It's so cold that when I put a bucket of boiling water on the porch, it froze solid before it had a chance to cool off....

Come on springtime!!!!!


----------



## savarin (Feb 15, 2016)

Its so hot here when I wrote the word "ICE" on a sheet of card it melted.


----------



## Bill Gruby (Feb 15, 2016)

Hot water freezes before cold water will.

 Heat wave here this morning, -3 F.

  "Billy G"


----------



## TommyD (Feb 15, 2016)

To all you guys with warm weather....     I am so ready to move out this state.


My shop was 20° F so I didn't even bother trying to warm it up with my little woodstove. All my tools were so cold I wore gloves to bri g 'em in the house and place them on my wood burning furnace. Once my hands get cold I am miserable.

A balmy -2 F this morning


----------



## Bill Gruby (Feb 15, 2016)

Don't like the weather in Connecticut Tom, wait ten minutes it will change.  LOL

 "Billy G"


----------



## mmcmdl (Feb 15, 2016)

Bill Gruby said:


> Don't like the weather in Connecticut Tom, wait ten minutes it will change.  LOL
> 
> "Billy G"



Most likely for the worse ! Our snow is moving your way .


----------



## TommyD (Feb 15, 2016)

mmcmdl said:


> Most likely for the worse ! Our snow is moving your way .

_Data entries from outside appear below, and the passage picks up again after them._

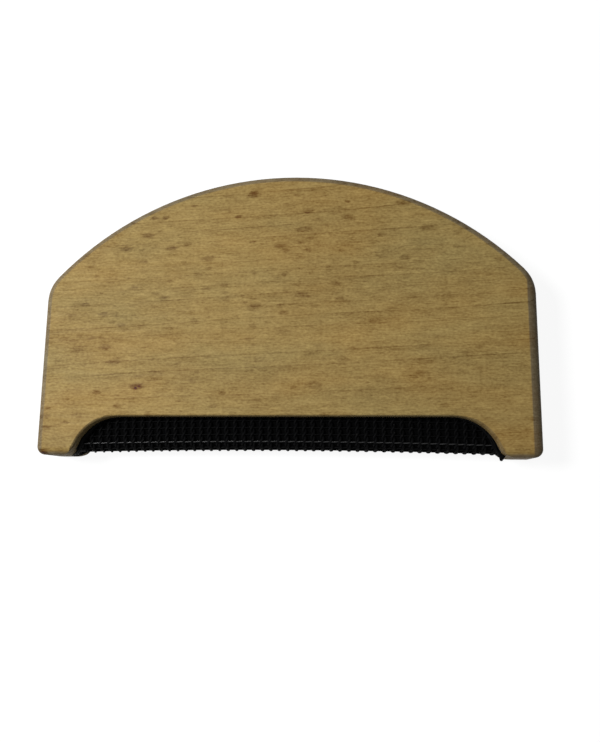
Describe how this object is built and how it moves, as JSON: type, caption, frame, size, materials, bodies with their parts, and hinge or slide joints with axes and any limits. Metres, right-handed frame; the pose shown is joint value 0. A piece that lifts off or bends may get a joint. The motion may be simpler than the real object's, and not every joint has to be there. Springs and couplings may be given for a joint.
{
  "type": "sweater comb",
  "caption": "Hand-held wooden sweater comb with an arched top, two feet and a black mesh wrapped round a thin web, which lifts pills and lint off knitwear.",
  "frame": {"origin": "on the back face, halfway across the width and halfway up the height of the block", "axes": "+X across the comb's width, +Y from the feet towards the arched top, +Z out of the back face towards the front face; the comb lies on its back face"},
  "size_m": [0.095, 0.0556, 0.01],
  "materials": {
    "beech": "sanded, lightly oiled",
    "lining": "matt woven cloth",
    "mesh": "coated strands, satin gloss",
    "glue": "set glue"
  },
  "bodies": {
    "root": {"block": "beech", "lining": "lining", "warp_strands": "mesh", "weft_strands": "mesh", "loose_strands": "mesh", "front_glue": "glue", "rear_glue": "glue"}
  },
  "joints": []
}
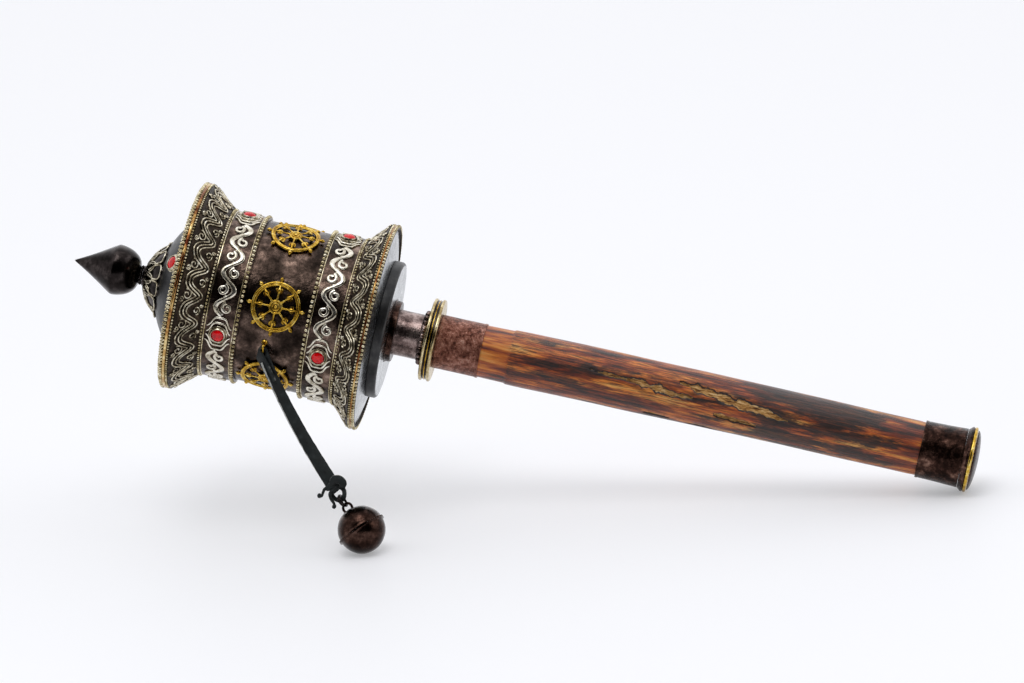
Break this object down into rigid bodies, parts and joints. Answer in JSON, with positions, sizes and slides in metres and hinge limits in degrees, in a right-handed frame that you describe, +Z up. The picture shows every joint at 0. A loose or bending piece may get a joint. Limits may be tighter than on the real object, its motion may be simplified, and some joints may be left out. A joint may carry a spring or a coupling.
{
  "type": "hand-held prayer wheel",
  "caption": "Hand-held prayer wheel: ornamented metal drum spinning on an axle in a wooden grip, with a weighted strap, domed lid and pointed finial.",
  "frame": {"origin": "on the axle at the middle of the bare wooden grip, where a hand holds it", "axes": "+X runs from the finial end towards the handle's butt as the wheel lies, +Z up; the axle slopes 14.75 degrees, the finial end raised"},
  "size_m": [0.3008, 0.093, 0.1129],
  "materials": {
    "wood": "burnished, streaked with black",
    "copper": "mottled aged copper",
    "dark_copper": "dark antiqued copper",
    "blackened": "blackened metal",
    "charcoal": "smooth charcoal patina",
    "brass": "polished brass, dark in the creases",
    "silver": "bright white metal",
    "steel": "plain rod",
    "filigree": "twisted wire on a blackened ground",
    "red_stone": "polished red cabochon",
    "paper": "rolled paper",
    "leather": "black hide with raw grey edges"
  },
  "bodies": {
    "handle": {"wood_grip": "wood", "upper_ferrule": "copper", "lower_ferrule": "dark_copper", "end_ring": "brass", "end_cap": "dark_copper", "guard_lower_ring": "brass", "guard_core": "blackened", "guard_upper_ring": "brass", "bead_collar": "blackened", "neck_tube": "dark_copper", "thrust_washer": "brass", "axle_rod": "steel"},
    "drum": {"drum_wall": "dark_copper", "lower_band": "dark_copper", "upper_band": "dark_copper", "lower_flare": "filigree", "upper_flare": "filigree", "lower_rim": "brass", "upper_rim": "brass", "base_plate": "charcoal", "floor_cone": "silver", "lower_bush": "brass", "scroll_tube": "copper", "mantra_scroll": "paper", "medallion_1": "brass", "medallion_2": "brass", "medallion_3": "brass", "medallion_4": "brass", "medallion_5": "brass", "medallion_6": "brass", "bezel_upper_1": "silver", "stone_upper_1": "red_stone", "bezel_upper_2": "silver", "stone_upper_2": "red_stone", "bezel_upper_3": "silver", "stone_upper_3": "red_stone", "bezel_upper_4": "silver", "stone_upper_4": "red_stone", "bezel_lower_1": "silver", "stone_lower_1": "red_stone", "bezel_lower_2": "silver", "stone_lower_2": "red_stone", "bezel_lower_3": "silver", "stone_lower_3": "red_stone", "bezel_lower_4": "silver", "stone_lower_4": "red_stone", "strap_lug": "brass"},
    "lid": {"dome_lid": "charcoal", "petal_cap": "filigree", "upper_bush": "brass", "bezel_lid": "silver", "stone_lid": "red_stone"},
    "finial_foot": {"finial_collar": "brass"},
    "finial": {"finial": "blackened"},
    "strap": {"leather_strap": "leather", "strap_knot": "leather"},
    "link": {"wire_link": "brass"},
    "ball": {"ball_upper_half": "dark_copper", "ball_lower_half": "dark_copper"}
  },
  "joints": [
    {"name": "drum_spin", "type": "hinge", "parent": "handle", "child": "drum", "pos_m": [0, 0, 0], "axis": [-0.967, 0, 0.2546], "continuous": true},
    {"name": "finial_lift", "type": "slide", "parent": "handle", "child": "finial_foot", "axis": [-0.967, 0, 0.2546], "range_m": [0, 0.06]},
    {"name": "finial_turn", "type": "hinge", "parent": "finial_foot", "child": "finial", "pos_m": [0, 0, 0], "axis": [-0.967, 0, 0.2546], "range_deg": [0, 1800]},
    {"name": "lid_lift", "type": "slide", "parent": "drum", "child": "lid", "axis": [-0.967, 0, 0.2546], "range_m": [0, 0.03]},
    {"name": "strap_swing", "type": "hinge", "parent": "drum", "child": "strap", "pos_m": [-0.14152, -0.02845, 0.02882], "axis": [0.2447, -0.2756, 0.9296], "range_deg": [-118, 18]},
    {"name": "link_swing", "type": "hinge", "parent": "strap", "child": "link", "pos_m": [-0.11531, -0.04578, -0.01671], "axis": [-0.8249, 0, -0.5652], "range_deg": [-40, 40]},
    {"name": "ball_swing", "type": "hinge", "parent": "link", "child": "ball", "pos_m": [-0.114, -0.04659, -0.01861], "axis": [0.1874, 0.9434, -0.2735], "range_deg": [-40, 40]}
  ],
  "couplings": [
    {"joint": "lid_lift", "follows": "finial_lift", "ratio": 0.5},
    {"joint": "finial_turn", "follows": "finial_lift", "rad_per_m": 523.5}
  ]
}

Yeah, we're being told to brace for a real treat, snow, sleet/freezing rain then plain rain BUT 50°....woo hoo a heat wave, that change Bill spoke of.


----------



## rdean (Feb 15, 2016)

This is my weather.
http://www.wunderground.com/cgi-bin/findweather/getForecast?query=pws:KFLWEIRS5
Just got it going today.
Ray


----------



## Sandia (Feb 15, 2016)

Mid 80's here all week.


----------



## Deerslayer (Feb 15, 2016)

5" of snow and about 20 yesterday, up to 39 today and might rain, been a warmer winter so far.


----------



## savarin (Feb 15, 2016)

Sandia said:


> Mid 80's here all week.


Only 37 here, oh wait, thats Celsius, high 90's then 
Just chatting with our rellies in WV where theres 2+ feet of snow and 13'F , not my kind of weather.


----------



## mmcmdl (Feb 16, 2016)

Going into the 40s today , it is currently raining so hard it's unbelievable . One wrecked car so far .


----------



## David S (Feb 16, 2016)

Well the cold spell is over.  -4C now and freezing rain.  About two hours ago went out and flashed up the old circa 1972 Airens snow thrower and cleaned out 10" of snow.  We are on the St Lawrence river, so it is always a crap shoot weather wise with large systems.  Heavy snow to the NW, mixed stuff here and to the SE, and rain farther to the SE.  And it just keeps shifting back and forth.

David


----------



## TommyD (Feb 16, 2016)

50something degrees today and some rain. The snow we had is disappearing leaving behind glorious mud. We haven't had much for cold weather to freeze the ground so, hopefully, the ground will dry quick. C'mon Spring!


----------



## mmcmdl (Feb 16, 2016)

TommyD said:


> 50something degrees today and some rain. The snow we had is disappearing leaving behind glorious mud. We haven't had much for cold weather to freeze the ground so, hopefully, the ground will dry quick. C'mon Spring!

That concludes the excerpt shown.